- [Data listing]:
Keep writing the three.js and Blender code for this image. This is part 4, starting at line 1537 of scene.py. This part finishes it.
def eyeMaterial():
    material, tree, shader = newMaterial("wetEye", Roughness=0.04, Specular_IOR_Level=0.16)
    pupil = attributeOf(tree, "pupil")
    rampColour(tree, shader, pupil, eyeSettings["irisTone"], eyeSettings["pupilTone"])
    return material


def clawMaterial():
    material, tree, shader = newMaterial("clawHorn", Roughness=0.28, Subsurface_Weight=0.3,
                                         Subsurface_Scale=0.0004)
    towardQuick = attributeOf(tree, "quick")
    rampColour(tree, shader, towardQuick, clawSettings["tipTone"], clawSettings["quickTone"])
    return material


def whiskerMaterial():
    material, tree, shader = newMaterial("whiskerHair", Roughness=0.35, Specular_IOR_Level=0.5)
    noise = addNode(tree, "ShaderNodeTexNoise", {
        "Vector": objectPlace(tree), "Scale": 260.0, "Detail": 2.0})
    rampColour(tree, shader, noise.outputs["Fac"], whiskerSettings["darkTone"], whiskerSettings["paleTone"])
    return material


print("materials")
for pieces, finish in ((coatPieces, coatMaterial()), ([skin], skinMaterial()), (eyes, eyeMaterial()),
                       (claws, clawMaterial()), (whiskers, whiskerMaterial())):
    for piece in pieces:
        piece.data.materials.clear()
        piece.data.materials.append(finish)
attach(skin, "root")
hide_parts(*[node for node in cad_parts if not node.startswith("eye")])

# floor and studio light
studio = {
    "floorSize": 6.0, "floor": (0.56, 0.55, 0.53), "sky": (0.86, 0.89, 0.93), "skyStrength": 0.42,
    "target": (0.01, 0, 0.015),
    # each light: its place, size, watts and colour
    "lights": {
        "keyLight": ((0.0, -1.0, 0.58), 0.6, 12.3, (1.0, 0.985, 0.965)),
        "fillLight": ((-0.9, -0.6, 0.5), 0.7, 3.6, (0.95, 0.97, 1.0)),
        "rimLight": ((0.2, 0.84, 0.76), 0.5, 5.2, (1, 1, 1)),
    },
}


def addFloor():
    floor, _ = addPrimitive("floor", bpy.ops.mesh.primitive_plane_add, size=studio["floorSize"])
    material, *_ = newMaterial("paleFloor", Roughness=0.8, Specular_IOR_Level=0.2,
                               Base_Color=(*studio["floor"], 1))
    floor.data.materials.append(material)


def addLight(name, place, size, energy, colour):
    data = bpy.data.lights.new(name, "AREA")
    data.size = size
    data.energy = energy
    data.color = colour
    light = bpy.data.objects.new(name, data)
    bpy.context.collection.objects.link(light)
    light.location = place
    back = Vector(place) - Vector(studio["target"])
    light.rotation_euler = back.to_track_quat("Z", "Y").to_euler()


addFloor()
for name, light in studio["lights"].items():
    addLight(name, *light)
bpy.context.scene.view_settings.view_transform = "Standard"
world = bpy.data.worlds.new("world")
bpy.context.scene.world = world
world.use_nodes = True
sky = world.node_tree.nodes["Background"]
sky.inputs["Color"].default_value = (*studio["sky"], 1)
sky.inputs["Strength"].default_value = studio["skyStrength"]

* * *

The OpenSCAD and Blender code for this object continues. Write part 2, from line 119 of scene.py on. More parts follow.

- [Directive]: Where a line contains the string "this", extract that line.

- [Solved exercise]:
Keep writing the three.js and Blender code for this image. This is part 4, starting at line 1537 of scene.py. This part finishes it.
The OpenSCAD and Blender code for this object continues. Write part 2, from line 119 of scene.py on. More parts follow.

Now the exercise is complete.